— START Records to use —
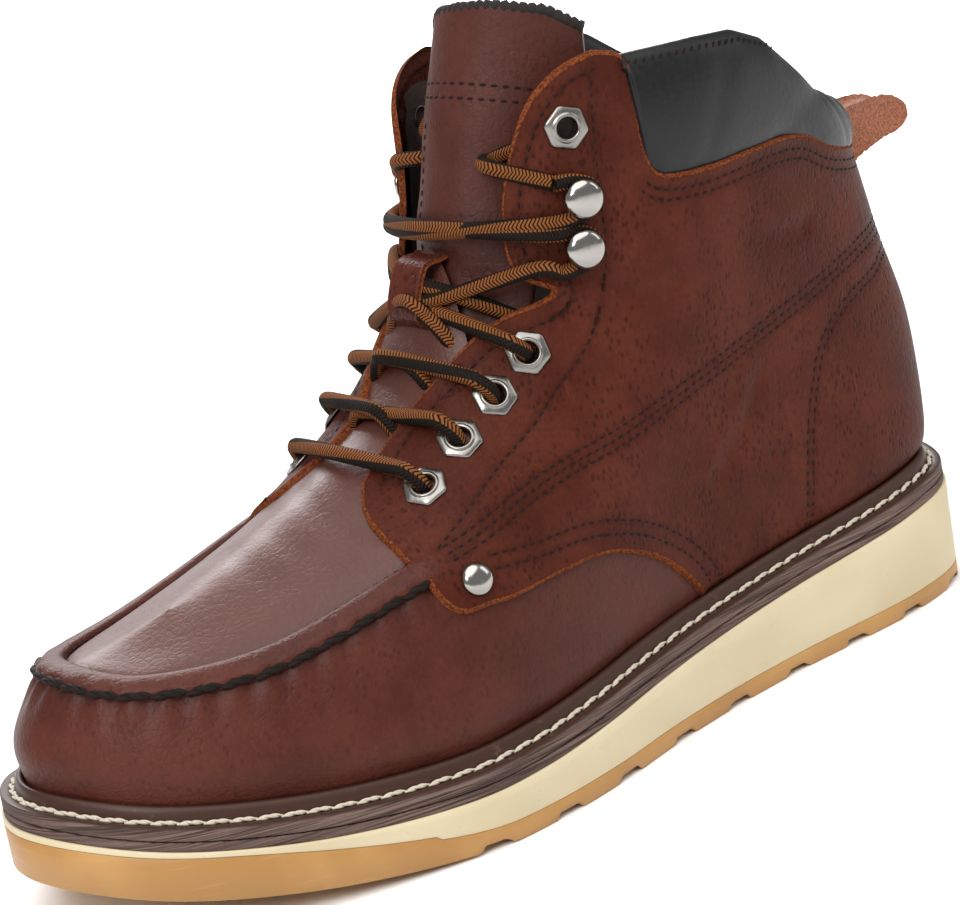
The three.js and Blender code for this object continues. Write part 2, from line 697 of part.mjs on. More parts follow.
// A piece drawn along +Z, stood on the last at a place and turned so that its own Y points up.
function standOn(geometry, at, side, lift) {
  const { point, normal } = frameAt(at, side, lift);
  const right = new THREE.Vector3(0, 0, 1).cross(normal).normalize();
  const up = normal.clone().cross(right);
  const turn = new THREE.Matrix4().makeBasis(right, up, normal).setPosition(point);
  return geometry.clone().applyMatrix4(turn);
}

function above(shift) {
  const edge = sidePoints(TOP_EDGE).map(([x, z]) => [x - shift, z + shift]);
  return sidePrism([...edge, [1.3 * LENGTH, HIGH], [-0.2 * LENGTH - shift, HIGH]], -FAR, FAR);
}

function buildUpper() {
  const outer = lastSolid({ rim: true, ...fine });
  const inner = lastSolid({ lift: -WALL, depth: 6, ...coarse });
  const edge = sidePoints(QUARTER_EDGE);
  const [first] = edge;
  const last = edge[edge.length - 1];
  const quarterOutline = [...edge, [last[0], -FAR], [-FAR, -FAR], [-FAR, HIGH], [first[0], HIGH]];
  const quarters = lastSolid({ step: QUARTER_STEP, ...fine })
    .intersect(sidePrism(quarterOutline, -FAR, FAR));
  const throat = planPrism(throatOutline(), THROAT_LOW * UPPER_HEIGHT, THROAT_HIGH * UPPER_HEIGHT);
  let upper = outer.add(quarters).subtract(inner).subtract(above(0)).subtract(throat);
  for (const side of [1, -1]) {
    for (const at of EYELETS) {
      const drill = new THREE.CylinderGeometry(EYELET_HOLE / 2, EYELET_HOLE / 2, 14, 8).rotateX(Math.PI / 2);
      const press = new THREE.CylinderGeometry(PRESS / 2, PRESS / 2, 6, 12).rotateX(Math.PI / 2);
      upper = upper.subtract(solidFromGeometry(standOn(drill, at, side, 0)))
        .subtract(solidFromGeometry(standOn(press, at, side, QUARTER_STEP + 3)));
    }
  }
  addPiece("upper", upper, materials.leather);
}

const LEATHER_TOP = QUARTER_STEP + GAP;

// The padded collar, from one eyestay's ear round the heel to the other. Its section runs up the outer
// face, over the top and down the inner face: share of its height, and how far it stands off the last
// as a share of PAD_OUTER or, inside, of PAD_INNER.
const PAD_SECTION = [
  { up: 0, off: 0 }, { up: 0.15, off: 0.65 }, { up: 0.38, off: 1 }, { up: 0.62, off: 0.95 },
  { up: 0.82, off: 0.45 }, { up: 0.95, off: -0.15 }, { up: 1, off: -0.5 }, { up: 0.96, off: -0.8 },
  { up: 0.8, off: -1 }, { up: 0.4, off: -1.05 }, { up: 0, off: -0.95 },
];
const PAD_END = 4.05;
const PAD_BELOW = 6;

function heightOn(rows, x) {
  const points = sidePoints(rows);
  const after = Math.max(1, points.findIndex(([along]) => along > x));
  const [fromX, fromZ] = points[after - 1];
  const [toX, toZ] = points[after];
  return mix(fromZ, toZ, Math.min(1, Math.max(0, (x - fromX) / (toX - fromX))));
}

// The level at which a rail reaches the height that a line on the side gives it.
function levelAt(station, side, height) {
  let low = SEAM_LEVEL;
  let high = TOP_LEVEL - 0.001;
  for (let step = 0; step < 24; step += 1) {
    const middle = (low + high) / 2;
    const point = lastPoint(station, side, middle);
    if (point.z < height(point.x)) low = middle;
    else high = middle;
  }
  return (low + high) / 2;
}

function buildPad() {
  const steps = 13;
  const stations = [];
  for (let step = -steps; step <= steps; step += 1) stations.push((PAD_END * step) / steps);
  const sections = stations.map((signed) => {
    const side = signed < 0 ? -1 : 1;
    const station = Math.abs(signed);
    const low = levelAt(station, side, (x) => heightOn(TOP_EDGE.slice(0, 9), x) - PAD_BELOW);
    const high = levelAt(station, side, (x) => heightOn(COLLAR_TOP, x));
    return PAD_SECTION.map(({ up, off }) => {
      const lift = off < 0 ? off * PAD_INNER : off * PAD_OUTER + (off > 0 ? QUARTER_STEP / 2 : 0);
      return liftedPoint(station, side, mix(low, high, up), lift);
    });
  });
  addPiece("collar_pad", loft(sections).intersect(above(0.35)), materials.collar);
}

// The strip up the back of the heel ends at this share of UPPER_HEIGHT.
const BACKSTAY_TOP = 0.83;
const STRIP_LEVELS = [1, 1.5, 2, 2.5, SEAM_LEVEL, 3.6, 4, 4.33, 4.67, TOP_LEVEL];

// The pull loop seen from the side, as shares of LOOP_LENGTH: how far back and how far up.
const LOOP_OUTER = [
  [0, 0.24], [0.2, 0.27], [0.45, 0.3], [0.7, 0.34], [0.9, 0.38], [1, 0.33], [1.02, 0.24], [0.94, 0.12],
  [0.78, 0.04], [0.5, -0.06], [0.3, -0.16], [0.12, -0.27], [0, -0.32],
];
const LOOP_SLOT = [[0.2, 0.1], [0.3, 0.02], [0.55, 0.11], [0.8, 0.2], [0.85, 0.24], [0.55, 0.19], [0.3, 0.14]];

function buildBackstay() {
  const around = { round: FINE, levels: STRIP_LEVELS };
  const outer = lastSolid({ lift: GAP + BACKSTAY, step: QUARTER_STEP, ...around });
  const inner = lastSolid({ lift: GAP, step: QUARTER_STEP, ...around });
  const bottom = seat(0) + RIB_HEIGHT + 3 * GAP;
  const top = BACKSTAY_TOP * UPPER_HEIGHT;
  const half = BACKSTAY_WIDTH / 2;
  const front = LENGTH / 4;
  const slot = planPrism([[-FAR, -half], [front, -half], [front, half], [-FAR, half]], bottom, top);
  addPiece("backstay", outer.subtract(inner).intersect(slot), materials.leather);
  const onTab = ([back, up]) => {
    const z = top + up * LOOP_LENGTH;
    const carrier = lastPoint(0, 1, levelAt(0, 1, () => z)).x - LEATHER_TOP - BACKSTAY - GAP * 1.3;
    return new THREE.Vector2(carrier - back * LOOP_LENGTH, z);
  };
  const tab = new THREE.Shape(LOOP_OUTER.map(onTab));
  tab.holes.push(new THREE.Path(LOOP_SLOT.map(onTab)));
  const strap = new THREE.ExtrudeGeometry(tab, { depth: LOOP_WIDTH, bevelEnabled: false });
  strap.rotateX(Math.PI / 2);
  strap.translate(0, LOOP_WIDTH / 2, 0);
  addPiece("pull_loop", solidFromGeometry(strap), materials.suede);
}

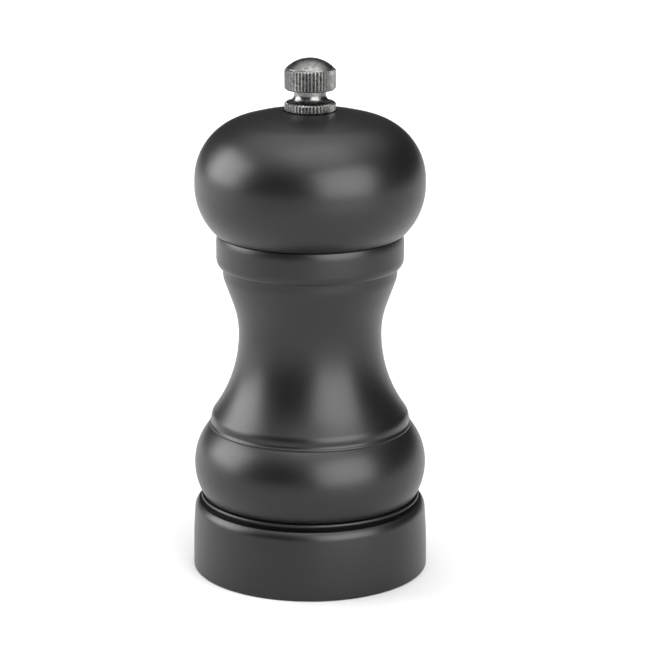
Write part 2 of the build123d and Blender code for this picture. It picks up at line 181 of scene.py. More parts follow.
— END Records to use —
### What the task requires
The full set of records should be duplicated exactly.

### Task response
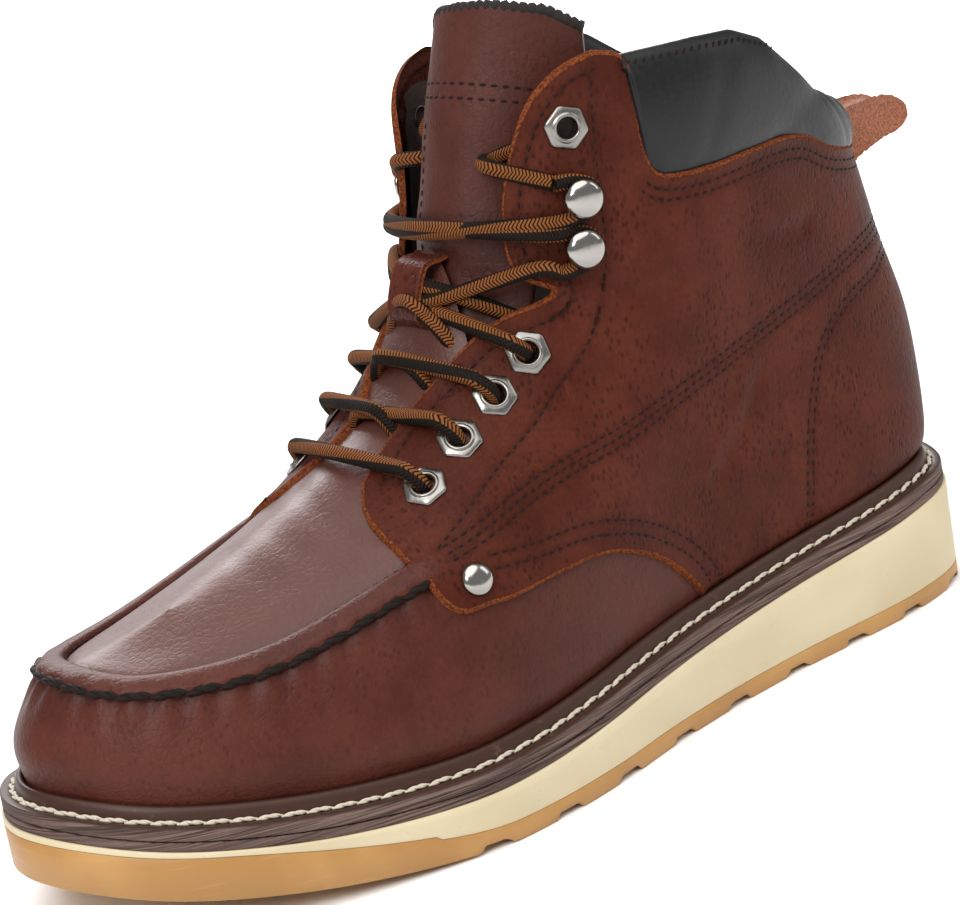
The three.js and Blender code for this object continues. Write part 2, from line 697 of part.mjs on. More parts follow.
// A piece drawn along +Z, stood on the last at a place and turned so that its own Y points up.
function standOn(geometry, at, side, lift) {
  const { point, normal } = frameAt(at, side, lift);
  const right = new THREE.Vector3(0, 0, 1).cross(normal).normalize();
  const up = normal.clone().cross(right);
  const turn = new THREE.Matrix4().makeBasis(right, up, normal).setPosition(point);
  return geometry.clone().applyMatrix4(turn);
}

function above(shift) {
  const edge = sidePoints(TOP_EDGE).map(([x, z]) => [x - shift, z + shift]);
  return sidePrism([...edge, [1.3 * LENGTH, HIGH], [-0.2 * LENGTH - shift, HIGH]], -FAR, FAR);
}

function buildUpper() {
  const outer = lastSolid({ rim: true, ...fine });
  const inner = lastSolid({ lift: -WALL, depth: 6, ...coarse });
  const edge = sidePoints(QUARTER_EDGE);
  const [first] = edge;
  const last = edge[edge.length - 1];
  const quarterOutline = [...edge, [last[0], -FAR], [-FAR, -FAR], [-FAR, HIGH], [first[0], HIGH]];
  const quarters = lastSolid({ step: QUARTER_STEP, ...fine })
    .intersect(sidePrism(quarterOutline, -FAR, FAR));
  const throat = planPrism(throatOutline(), THROAT_LOW * UPPER_HEIGHT, THROAT_HIGH * UPPER_HEIGHT);
  let upper = outer.add(quarters).subtract(inner).subtract(above(0)).subtract(throat);
  for (const side of [1, -1]) {
    for (const at of EYELETS) {
      const drill = new THREE.CylinderGeometry(EYELET_HOLE / 2, EYELET_HOLE / 2, 14, 8).rotateX(Math.PI / 2);
      const press = new THREE.CylinderGeometry(PRESS / 2, PRESS / 2, 6, 12).rotateX(Math.PI / 2);
      upper = upper.subtract(solidFromGeometry(standOn(drill, at, side, 0)))
        .subtract(solidFromGeometry(standOn(press, at, side, QUARTER_STEP + 3)));
    }
  }
  addPiece("upper", upper, materials.leather);
}

const LEATHER_TOP = QUARTER_STEP + GAP;

// The padded collar, from one eyestay's ear round the heel to the other. Its section runs up the outer
// face, over the top and down the inner face: share of its height, and how far it stands off the last
// as a share of PAD_OUTER or, inside, of PAD_INNER.
const PAD_SECTION = [
  { up: 0, off: 0 }, { up: 0.15, off: 0.65 }, { up: 0.38, off: 1 }, { up: 0.62, off: 0.95 },
  { up: 0.82, off: 0.45 }, { up: 0.95, off: -0.15 }, { up: 1, off: -0.5 }, { up: 0.96, off: -0.8 },
  { up: 0.8, off: -1 }, { up: 0.4, off: -1.05 }, { up: 0, off: -0.95 },
];
const PAD_END = 4.05;
const PAD_BELOW = 6;

function heightOn(rows, x) {
  const points = sidePoints(rows);
  const after = Math.max(1, points.findIndex(([along]) => along > x));
  const [fromX, fromZ] = points[after - 1];
  const [toX, toZ] = points[after];
  return mix(fromZ, toZ, Math.min(1, Math.max(0, (x - fromX) / (toX - fromX))));
}

// The level at which a rail reaches the height that a line on the side gives it.
function levelAt(station, side, height) {
  let low = SEAM_LEVEL;
  let high = TOP_LEVEL - 0.001;
  for (let step = 0; step < 24; step += 1) {
    const middle = (low + high) / 2;
    const point = lastPoint(station, side, middle);
    if (point.z < height(point.x)) low = middle;
    else high = middle;
  }
  return (low + high) / 2;
}

function buildPad() {
  const steps = 13;
  const stations = [];
  for (let step = -steps; step <= steps; step += 1) stations.push((PAD_END * step) / steps);
  const sections = stations.map((signed) => {
    const side = signed < 0 ? -1 : 1;
    const station = Math.abs(signed);
    const low = levelAt(station, side, (x) => heightOn(TOP_EDGE.slice(0, 9), x) - PAD_BELOW);
    const high = levelAt(station, side, (x) => heightOn(COLLAR_TOP, x));
    return PAD_SECTION.map(({ up, off }) => {
      const lift = off < 0 ? off * PAD_INNER : off * PAD_OUTER + (off > 0 ? QUARTER_STEP / 2 : 0);
      return liftedPoint(station, side, mix(low, high, up), lift);
    });
  });
  addPiece("collar_pad", loft(sections).intersect(above(0.35)), materials.collar);
}

// The strip up the back of the heel ends at this share of UPPER_HEIGHT.
const BACKSTAY_TOP = 0.83;
const STRIP_LEVELS = [1, 1.5, 2, 2.5, SEAM_LEVEL, 3.6, 4, 4.33, 4.67, TOP_LEVEL];

// The pull loop seen from the side, as shares of LOOP_LENGTH: how far back and how far up.
const LOOP_OUTER = [
  [0, 0.24], [0.2, 0.27], [0.45, 0.3], [0.7, 0.34], [0.9, 0.38], [1, 0.33], [1.02, 0.24], [0.94, 0.12],
  [0.78, 0.04], [0.5, -0.06], [0.3, -0.16], [0.12, -0.27], [0, -0.32],
];
const LOOP_SLOT = [[0.2, 0.1], [0.3, 0.02], [0.55, 0.11], [0.8, 0.2], [0.85, 0.24], [0.55, 0.19], [0.3, 0.14]];

function buildBackstay() {
  const around = { round: FINE, levels: STRIP_LEVELS };
  const outer = lastSolid({ lift: GAP + BACKSTAY, step: QUARTER_STEP, ...around });
  const inner = lastSolid({ lift: GAP, step: QUARTER_STEP, ...around });
  const bottom = seat(0) + RIB_HEIGHT + 3 * GAP;
  const top = BACKSTAY_TOP * UPPER_HEIGHT;
  const half = BACKSTAY_WIDTH / 2;
  const front = LENGTH / 4;
  const slot = planPrism([[-FAR, -half], [front, -half], [front, half], [-FAR, half]], bottom, top);
  addPiece("backstay", outer.subtract(inner).intersect(slot), materials.leather);
  const onTab = ([back, up]) => {
    const z = top + up * LOOP_LENGTH;
    const carrier = lastPoint(0, 1, levelAt(0, 1, () => z)).x - LEATHER_TOP - BACKSTAY - GAP * 1.3;
    return new THREE.Vector2(carrier - back * LOOP_LENGTH, z);
  };
  const tab = new THREE.Shape(LOOP_OUTER.map(onTab));
  tab.holes.push(new THREE.Path(LOOP_SLOT.map(onTab)));
  const strap = new THREE.ExtrudeGeometry(tab, { depth: LOOP_WIDTH, bevelEnabled: false });
  strap.rotateX(Math.PI / 2);
  strap.translate(0, LOOP_WIDTH / 2, 0);
  addPiece("pull_loop", solidFromGeometry(strap), materials.suede);
}

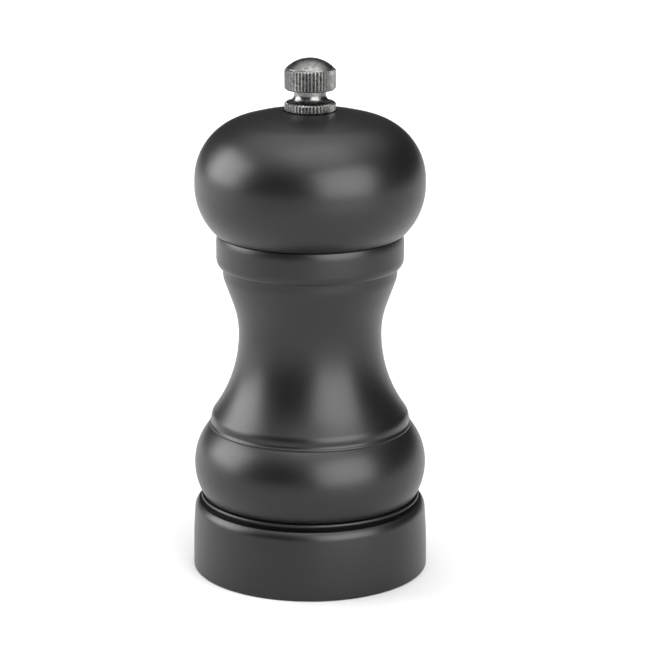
Write part 2 of the build123d and Blender code for this picture. It picks up at line 181 of scene.py. More parts follow.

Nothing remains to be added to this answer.